Donnerstag, 10. August 2017:
"Orange Day" in Vietnam
Der Tod kam auch aus Ingelheim: Ein deutscher Konzern half dabei, als die USA ihren chemischen Krieg gegen den Kommunismus in Südostasien führten.
Der 10. August ist in Vietnam "Orange Day".
Kein Feier-, sondern ein Gedenktag.
Agent Orange ist die militärische Bezeichnung eines chemischen Entlaubungsmittels, das die US-Streitkräfte im Rahmen der Operation "Ranch Hand" (Erntehelfer) während des Vietnamkriegs großflächig zur Entlaubung von Wäldern und zur Zerstörung von Nutzpflanzen einsetzten.
Ziel war es, dem feindlichen "Vietcong" die Tarnung durch den dichten Dschungel zu erschweren, Verstecke und Versorgungswege (Ho-Chi-Minh-Pfad) des Gegners aufzudecken, und deren Nahrungsversorgung zu stören.
Der Name stammt von den orangefarbenen Streifen, mit denen die entsprechenden Fässer gekennzeichnet waren.
Das englische Wort agent bedeutet hier "Mittel" oder "Wirkstoff".
Nach rund zehn Jahren hatten die Vereinigten Staaten Zeitungsberichten zufolge in 9.495 dokumentierten Einsätzen rund 90 Millionen Kilogramm Agent Orange auf einer Fläche der Größe Hessens versprüht, drei Millionen Hektar Regenwald und Reisfelder vernichtet sowie 2.6000 Dörfer verseucht.
15,9 Liter kamen in den regelmäßig "entlaubten" Gebieten auf jeden Einwohner.
Am Anfang fielen die Blätter von den Bäumen, Reispflanzen gingen ein und der Dschungel verdorrte.
Später erkrankten und starben Menschen - Millionen Bewohner der betroffenen Gebiete, aber auch bis zu 200.000 US-Soldaten, die bei der Veteranenbehörde als Agent-Orange-Opfer registriert sind.
Vor 46 Jahren, im Januar 1971, startete angeblich das letzte Sprühflugzeug.
Doch es befinden sich noch immer Millionen Liter des nicht sichtbaren Giftes im Boden, in Pflanzen und damit auch im menschlichen Nahrungskreislauf.
Bis heute leiden und sterben Menschen an den Langzeitfolgen.
Neugeborene mit deformierten Schädeln, ohne Augen und Nase, mit fehlenden oder missgebildeten Organen; junge Frauen, um die 20, mit vom Krebs zerfressenen Gebärmüttern; Kriegsveteranen und einfache, vietnamesische Bauern, die – oft Jahre nach Kontakt mit der Chemikalie – an bösartigen Tumoren sterben.
Der Wirkstoff bestand zu gleichen Teilen aus 2,4,5-Trichlorphenoxyessigsäure (2,4,5-T) und 2,4-Dichlorphenoxyessigsäure (2,4-D).
Hinzu kam 2,3,7,8-TCDD, das herstellungsbedingt als Verunreinigung in Agent Orange enthalten war.
Bei seiner Synthetisierung entsteht Dioxin.
Diese chlorhaltige organische Verbindung wurde 1957 von Wilhelm Sandermann im Labor entdeckt und zählt zu den potentesten Giften, die die Menschheit je erschaffen hat.
Es ist nicht nur ausgesprochen persistent, also über lange Zeiträume in der Umwelt stabil.
Es schädigt das Genom, schwächt das Immunsystem und ist stark krebserregend.
Blutkrebs und Nierenversagen, Nervenleiden und Metastasenbildungen zählen zu den rund 140 bekannten Folgeerkrankungen.
Gift aus Ingelheim:
Auch in Deutschland hat das Gift Tote gefordert.
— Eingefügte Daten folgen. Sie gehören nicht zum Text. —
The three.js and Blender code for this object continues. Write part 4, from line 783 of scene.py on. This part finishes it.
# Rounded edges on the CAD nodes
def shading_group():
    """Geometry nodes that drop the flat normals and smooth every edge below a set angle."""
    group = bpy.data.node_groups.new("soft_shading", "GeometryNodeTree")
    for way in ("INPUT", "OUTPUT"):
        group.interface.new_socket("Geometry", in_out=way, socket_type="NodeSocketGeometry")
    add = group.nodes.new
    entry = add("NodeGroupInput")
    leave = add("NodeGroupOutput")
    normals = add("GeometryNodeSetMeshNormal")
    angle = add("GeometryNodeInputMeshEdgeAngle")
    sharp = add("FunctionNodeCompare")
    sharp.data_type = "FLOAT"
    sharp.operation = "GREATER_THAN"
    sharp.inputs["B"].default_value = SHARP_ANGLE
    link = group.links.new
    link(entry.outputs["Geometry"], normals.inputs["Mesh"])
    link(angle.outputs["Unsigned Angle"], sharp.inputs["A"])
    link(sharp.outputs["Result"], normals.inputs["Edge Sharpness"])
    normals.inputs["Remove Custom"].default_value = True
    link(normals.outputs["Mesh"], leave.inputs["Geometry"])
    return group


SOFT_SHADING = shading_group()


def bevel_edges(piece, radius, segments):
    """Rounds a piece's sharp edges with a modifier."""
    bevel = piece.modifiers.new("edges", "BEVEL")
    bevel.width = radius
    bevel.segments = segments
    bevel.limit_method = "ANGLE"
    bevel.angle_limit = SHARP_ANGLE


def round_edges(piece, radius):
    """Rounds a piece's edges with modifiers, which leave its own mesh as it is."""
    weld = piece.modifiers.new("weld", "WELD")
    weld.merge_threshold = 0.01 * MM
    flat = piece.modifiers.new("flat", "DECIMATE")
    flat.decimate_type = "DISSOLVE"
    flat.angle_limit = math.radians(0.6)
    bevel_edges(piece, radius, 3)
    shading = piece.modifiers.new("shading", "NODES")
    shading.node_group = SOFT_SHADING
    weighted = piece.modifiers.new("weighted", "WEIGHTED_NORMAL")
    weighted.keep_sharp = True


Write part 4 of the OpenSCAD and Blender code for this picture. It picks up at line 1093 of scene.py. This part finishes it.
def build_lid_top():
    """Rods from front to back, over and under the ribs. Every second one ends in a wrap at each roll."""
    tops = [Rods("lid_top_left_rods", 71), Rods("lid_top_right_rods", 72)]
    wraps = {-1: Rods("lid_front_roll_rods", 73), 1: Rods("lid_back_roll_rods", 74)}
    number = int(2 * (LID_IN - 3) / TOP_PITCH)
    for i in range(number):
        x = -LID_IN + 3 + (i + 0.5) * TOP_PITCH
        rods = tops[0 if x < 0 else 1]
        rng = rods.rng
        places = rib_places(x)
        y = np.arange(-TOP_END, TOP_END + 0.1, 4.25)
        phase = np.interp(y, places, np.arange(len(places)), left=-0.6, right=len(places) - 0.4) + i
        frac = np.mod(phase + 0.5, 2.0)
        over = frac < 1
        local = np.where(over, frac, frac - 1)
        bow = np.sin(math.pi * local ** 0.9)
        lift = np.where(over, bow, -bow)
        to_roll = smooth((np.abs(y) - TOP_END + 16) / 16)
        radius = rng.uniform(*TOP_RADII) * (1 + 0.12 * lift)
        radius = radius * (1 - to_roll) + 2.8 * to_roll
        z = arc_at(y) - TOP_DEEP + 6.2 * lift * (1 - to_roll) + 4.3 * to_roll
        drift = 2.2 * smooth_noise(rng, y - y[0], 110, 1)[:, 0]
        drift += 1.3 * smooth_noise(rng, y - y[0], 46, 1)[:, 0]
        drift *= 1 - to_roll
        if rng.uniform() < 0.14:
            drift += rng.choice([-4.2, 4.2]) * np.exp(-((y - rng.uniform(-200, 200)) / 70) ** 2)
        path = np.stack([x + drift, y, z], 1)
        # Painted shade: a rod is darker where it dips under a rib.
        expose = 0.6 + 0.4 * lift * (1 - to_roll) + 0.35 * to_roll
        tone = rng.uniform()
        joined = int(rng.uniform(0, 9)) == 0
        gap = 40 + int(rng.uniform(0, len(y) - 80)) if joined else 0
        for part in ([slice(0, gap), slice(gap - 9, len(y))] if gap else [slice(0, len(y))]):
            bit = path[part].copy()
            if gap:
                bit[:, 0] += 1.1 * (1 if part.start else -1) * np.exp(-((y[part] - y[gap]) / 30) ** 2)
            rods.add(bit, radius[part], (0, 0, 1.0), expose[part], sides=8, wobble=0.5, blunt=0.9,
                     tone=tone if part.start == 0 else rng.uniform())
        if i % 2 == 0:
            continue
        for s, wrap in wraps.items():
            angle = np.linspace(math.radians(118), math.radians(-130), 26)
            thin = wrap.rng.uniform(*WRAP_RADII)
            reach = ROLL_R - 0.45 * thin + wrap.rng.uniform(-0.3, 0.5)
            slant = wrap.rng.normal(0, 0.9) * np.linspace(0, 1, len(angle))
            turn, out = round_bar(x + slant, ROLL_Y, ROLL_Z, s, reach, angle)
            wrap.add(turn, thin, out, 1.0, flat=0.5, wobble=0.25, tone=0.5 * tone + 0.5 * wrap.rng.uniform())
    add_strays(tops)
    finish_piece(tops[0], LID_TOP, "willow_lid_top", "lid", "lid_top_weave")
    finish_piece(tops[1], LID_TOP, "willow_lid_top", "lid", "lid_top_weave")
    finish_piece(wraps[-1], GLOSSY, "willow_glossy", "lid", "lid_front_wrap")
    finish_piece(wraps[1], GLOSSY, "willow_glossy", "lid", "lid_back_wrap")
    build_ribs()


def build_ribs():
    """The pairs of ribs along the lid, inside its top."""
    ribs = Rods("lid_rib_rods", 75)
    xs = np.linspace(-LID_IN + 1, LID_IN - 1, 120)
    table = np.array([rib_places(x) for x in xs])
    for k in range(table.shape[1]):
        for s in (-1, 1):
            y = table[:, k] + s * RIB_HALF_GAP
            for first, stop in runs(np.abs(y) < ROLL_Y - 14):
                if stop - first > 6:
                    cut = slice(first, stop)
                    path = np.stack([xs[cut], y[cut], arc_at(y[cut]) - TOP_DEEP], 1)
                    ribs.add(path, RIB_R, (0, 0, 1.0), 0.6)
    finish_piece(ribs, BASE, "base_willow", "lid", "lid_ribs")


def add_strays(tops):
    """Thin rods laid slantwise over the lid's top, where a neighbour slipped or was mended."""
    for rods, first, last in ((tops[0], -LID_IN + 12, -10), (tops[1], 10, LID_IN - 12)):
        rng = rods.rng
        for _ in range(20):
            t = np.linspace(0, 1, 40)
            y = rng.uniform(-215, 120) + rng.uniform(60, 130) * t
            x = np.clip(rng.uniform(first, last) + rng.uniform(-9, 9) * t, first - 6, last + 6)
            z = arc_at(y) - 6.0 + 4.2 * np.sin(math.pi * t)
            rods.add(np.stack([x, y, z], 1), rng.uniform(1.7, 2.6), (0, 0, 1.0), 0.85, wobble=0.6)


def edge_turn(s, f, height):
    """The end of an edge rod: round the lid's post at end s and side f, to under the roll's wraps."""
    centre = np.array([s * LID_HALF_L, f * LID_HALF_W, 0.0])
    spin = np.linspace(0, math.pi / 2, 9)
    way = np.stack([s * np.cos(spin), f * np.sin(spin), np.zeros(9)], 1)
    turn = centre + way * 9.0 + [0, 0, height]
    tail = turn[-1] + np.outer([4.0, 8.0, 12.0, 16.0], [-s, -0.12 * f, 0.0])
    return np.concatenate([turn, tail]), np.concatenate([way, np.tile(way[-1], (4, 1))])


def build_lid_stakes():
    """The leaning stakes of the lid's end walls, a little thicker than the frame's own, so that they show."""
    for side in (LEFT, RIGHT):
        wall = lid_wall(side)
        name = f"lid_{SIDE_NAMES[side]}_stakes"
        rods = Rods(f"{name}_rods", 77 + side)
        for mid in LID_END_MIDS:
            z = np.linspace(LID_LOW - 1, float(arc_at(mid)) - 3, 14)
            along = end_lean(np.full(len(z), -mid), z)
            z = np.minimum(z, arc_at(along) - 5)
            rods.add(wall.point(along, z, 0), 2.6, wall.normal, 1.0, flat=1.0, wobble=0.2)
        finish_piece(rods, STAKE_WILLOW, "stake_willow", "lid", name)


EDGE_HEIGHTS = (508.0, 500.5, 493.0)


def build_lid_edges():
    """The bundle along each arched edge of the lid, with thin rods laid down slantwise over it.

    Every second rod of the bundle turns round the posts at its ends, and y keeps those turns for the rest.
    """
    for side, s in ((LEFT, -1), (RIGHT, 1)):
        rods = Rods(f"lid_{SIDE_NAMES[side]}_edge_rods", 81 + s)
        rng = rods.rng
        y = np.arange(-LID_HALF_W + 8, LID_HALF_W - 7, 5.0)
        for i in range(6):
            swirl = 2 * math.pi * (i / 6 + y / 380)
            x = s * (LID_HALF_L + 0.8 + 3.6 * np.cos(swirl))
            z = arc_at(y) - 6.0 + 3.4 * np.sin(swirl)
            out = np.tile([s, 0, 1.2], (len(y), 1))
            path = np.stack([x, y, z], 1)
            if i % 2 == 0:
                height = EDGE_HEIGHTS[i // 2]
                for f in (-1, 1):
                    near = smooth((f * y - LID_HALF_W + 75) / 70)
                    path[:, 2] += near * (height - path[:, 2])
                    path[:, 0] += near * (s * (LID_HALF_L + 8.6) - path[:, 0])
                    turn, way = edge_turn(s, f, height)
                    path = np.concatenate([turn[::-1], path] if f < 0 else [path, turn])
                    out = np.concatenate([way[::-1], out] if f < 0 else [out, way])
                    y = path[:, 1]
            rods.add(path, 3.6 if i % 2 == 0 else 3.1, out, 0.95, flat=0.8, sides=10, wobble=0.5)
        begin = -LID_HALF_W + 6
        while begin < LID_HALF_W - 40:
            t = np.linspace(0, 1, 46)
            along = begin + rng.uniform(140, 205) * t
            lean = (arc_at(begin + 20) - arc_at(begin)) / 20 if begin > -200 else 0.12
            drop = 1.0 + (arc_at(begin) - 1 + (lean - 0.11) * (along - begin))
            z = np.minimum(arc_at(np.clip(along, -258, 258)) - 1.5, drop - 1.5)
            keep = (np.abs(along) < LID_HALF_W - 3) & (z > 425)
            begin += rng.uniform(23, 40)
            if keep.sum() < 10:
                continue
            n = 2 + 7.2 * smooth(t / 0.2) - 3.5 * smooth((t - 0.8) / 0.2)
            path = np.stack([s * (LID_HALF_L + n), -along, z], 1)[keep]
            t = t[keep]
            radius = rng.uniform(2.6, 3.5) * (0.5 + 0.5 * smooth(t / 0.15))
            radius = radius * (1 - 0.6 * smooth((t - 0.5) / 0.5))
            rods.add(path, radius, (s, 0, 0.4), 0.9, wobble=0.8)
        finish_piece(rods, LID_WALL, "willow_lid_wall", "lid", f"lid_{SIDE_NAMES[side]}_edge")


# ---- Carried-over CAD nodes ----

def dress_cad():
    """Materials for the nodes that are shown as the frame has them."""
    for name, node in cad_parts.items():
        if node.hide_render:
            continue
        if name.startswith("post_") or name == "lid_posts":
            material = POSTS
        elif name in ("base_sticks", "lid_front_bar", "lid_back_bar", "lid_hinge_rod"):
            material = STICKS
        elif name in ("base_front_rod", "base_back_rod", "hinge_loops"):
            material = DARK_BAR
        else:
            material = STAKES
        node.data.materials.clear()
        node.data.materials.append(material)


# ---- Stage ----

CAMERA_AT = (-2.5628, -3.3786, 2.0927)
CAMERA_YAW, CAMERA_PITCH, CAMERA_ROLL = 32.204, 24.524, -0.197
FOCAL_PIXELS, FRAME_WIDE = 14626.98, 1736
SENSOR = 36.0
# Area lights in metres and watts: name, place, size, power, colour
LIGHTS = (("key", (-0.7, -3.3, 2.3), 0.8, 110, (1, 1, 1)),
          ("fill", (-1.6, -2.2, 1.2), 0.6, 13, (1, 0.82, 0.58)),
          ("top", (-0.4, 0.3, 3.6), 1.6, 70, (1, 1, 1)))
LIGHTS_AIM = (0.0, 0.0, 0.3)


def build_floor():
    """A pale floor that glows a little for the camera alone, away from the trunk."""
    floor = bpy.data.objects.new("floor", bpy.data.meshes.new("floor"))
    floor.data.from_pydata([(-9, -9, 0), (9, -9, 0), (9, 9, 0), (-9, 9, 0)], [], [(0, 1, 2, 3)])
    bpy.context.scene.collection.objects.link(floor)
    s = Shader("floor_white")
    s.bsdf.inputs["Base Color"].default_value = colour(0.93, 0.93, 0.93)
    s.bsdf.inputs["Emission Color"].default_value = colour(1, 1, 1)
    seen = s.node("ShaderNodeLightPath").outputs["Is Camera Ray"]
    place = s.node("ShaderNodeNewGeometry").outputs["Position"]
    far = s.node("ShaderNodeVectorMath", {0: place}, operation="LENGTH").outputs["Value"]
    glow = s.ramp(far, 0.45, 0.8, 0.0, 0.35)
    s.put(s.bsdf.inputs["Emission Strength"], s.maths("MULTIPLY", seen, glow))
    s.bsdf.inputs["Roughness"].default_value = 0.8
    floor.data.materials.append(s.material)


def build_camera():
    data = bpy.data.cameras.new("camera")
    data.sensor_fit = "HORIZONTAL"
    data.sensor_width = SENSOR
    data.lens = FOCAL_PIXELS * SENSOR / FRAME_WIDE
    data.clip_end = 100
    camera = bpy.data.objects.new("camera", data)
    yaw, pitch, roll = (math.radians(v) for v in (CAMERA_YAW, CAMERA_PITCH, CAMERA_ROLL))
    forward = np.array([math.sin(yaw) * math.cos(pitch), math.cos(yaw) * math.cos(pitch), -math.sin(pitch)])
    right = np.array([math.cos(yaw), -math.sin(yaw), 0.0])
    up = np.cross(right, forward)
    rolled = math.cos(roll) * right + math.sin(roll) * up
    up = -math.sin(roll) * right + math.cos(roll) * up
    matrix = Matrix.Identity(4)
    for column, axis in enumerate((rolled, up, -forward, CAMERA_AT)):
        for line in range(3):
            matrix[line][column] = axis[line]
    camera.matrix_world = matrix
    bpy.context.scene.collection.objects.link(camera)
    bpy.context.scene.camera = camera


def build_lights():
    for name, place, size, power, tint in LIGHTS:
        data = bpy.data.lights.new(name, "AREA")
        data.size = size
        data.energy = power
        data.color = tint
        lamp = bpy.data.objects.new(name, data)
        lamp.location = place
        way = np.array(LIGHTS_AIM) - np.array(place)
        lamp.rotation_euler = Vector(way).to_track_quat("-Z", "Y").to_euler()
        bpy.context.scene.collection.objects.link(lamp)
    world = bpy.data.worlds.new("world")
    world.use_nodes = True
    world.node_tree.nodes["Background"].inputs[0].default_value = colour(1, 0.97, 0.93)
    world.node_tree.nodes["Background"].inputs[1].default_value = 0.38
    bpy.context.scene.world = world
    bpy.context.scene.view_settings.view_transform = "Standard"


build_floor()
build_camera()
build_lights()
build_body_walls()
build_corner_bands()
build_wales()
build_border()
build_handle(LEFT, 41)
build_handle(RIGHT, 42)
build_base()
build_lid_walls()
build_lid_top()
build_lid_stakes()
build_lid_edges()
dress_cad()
Rund 115 einstige Arbeiter von Boehringer Ingelheim verstarben alleine bis 1991 an Krebs.
Das weltweit größte in Familienbesitz befindliche Chemieunternehmen aus Ingelheim am Rhein wurde vom US-Unternehmen Dow Chemical, neben Monsanto einer der beiden Hauptlieferanten des Herbizids, nach Lieferengpässen eingeschaltet.
Bei 45,2 Millionen Litern lag der Jahresbedarf mittlerweile.
Boehringer Ingelheim konnte helfen.
Geschlossen wurde der gewinnträchtige Pakt zwischen Boehringer und Dow Chemical zu einer Zeit, als der spätere Bundespräsident Richard v. Weizsäcker, der das Unternehmen 1966 verließ, noch Mitglied der Geschäftsführung in Ingelheim war.